Now, let’s consider simplifying the type e || False. The first two branches don’t match, but the third does. Now, following the rule for branched instance simplification (as stated in the Haskell wiki), we check to see if any previous branches might be applicable to e || False, for any possible instantiation of e. The first branch certainly might apply, and so e || False fails to simplify. This is surely counterintuitive, because the third branch matches e || False exactly!

Just to prove this behavior, I tried running this code through GHC:

bar :: SBool a -> SBool (a || False)
bar x = x

Here is the error:

Couldn't match type ‛a’ with ‛a || 'False’

At first blush, it seems I’ve missed something important here in the implementation — allowing coincident overlap within a branched instance.
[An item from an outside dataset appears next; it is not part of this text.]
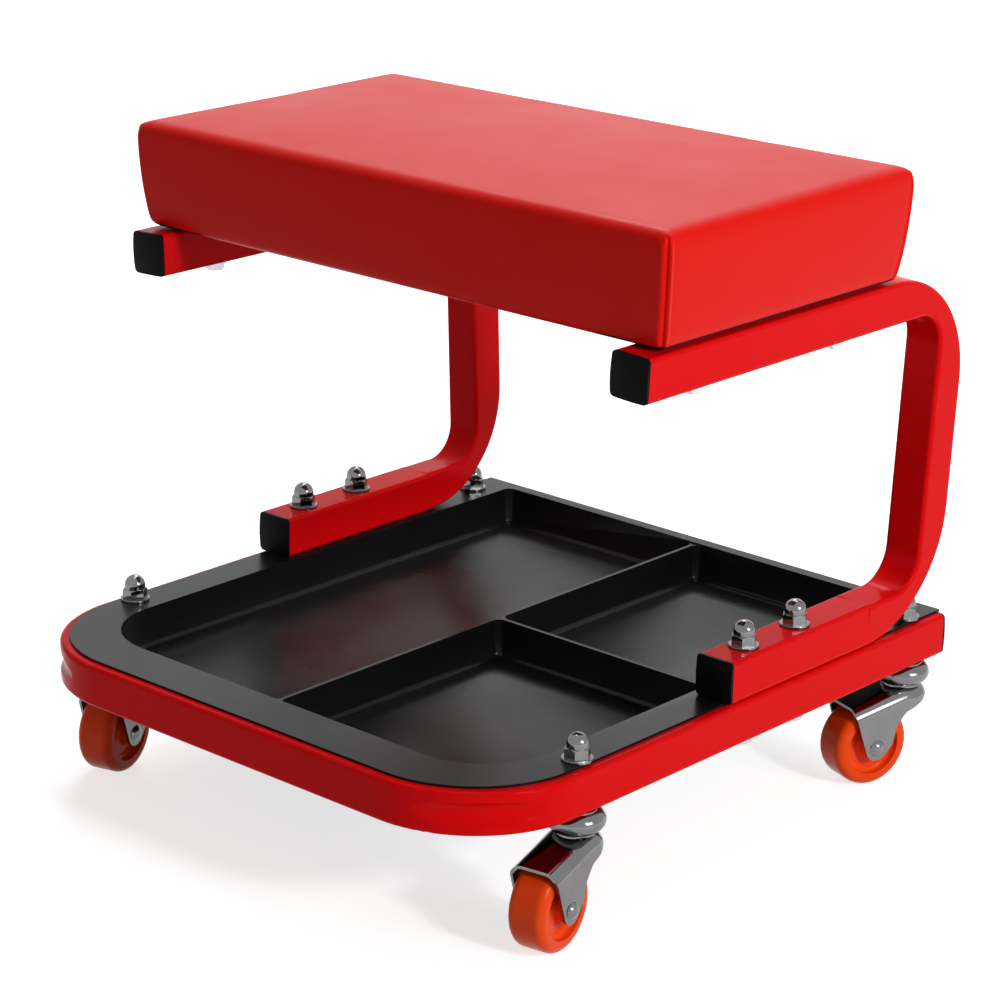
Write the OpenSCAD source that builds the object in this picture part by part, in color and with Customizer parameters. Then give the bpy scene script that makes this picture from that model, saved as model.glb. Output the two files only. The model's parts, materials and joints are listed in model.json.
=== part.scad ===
// Creeper seat: a padded stool on a U-shaped tube base with a tool tray and four swivel casters.
// +Z is up, the closed front of the base faces -Y, and the origin is on the floor under the middle.

/* [Tube] */
// Width and height of the square tube that the base and the side arms are bent from
tube_w = 25; // [22:0.5:28]
// Wall thickness of the tube
tube_wall = 1.5; // [1.2:0.1:2]
// Outer radius of the tube's long edges
tube_edge_r = 2.5; // [2.2:0.1:3.5]

/* [Base frame] */
// Width over the two side rails
base_w = 374; // [362:1:386]
// Length from the front face to the back of the rail end caps
base_l = 413; // [406:1:422]
// Outer radius of the two front corners
base_corner_r = 74; // [68:1:82]
// Depth of the groove that the bender leaves round each front corner
crimp_depth = 3; // [1:0.5:4]
// Section radius of that groove
crimp_r = 9.5; // [7:0.5:10.5]

/* [Tray] */
// Wall thickness of the moulded tray
tray_wall = 1.5; // [1.2:0.1:2.2]
// Depth of the three compartments below the top of the rim
tray_depth = 24; // [16:0.5:26]
// Width of the rim that lies on the side rails
tray_side_rim = 23.5; // [22.5:0.5:25]
// Width of the rim that lies on the front tube
tray_front_rim = 31; // [26:1:38]
// Width of the narrow rim at the open back
tray_back_rim = 8; // [5:0.5:12]
// How far the rim stays inside the outer face of the rails
tray_inset = 5.5; // [5:0.5:8]
// Outer radius of the rim's two front corners
tray_corner_r = 69; // [60:1:76]
// Inner radius of the two front pockets at those corners
pocket_corner_r = 46; // [40:1:52]
// Radius of the other corners of the pockets
pocket_small_r = 5.5; // [3:0.5:8]
// Radius between a pocket's walls and its floor
pocket_floor_r = 3; // [1.5:0.5:5]
// How far a pocket narrows from its mouth to its floor, on each side
pocket_draft = 1.5; // [0.5:0.25:3]
// Thickness of the two dividers
divider_t = 2; // [1.5:0.1:3]
// How far the dividers stay below the top of the rim
divider_drop = 1; // [0.5:0.25:3]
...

But, there is a major problem with such overlap in this setting. Let’s think about how coincident overlap would work in this setting. After selecting the third branch to simplify e || False (with the substitution {c |-> e}), GHC checks to see if any previous branch could be applicable to e || False. The first branch, False || a, unifies with e || False, so it might be applicable later on. The unifying substitution is {a |-> False, e |-> False}. Now, if we wanted to check for coincident overlap, we would apply both substitutions ({c |-> e} and {a |-> False, e |-> False}) to the right-hand sides. In this case, we would see that both right-hand sides would become False, and it seems we should allow the simplification of e || False to e.

Let’s try a harder case. What if we want to simplify (G f) || False, for some type family G? The third branch matches, with the substitution {c |-> G f}. Now, we check earlier branches for applicability. The first branch is potentially applicable, if G f simplifies to False. But, we can’t produce a substitution over type variables to witness to check right-hand sides. In this case, it wouldn’t be hard to imagine a substitution like {(G f) |-> False}, but that’s a slippery slope to slide down. What if f appears multiple times in the type, perhaps under different type family applications? How do we deal with this? There may well be an answer, but it would be subtle and likely quite fragile from the programmer’s point of view. So, we decided to ignore the possibility of coincident overlap within a branch. We were unable to come up with a compelling example of why anyone would want this feature, it seemed hard to get right, and we can just write || using separate instances, anyway.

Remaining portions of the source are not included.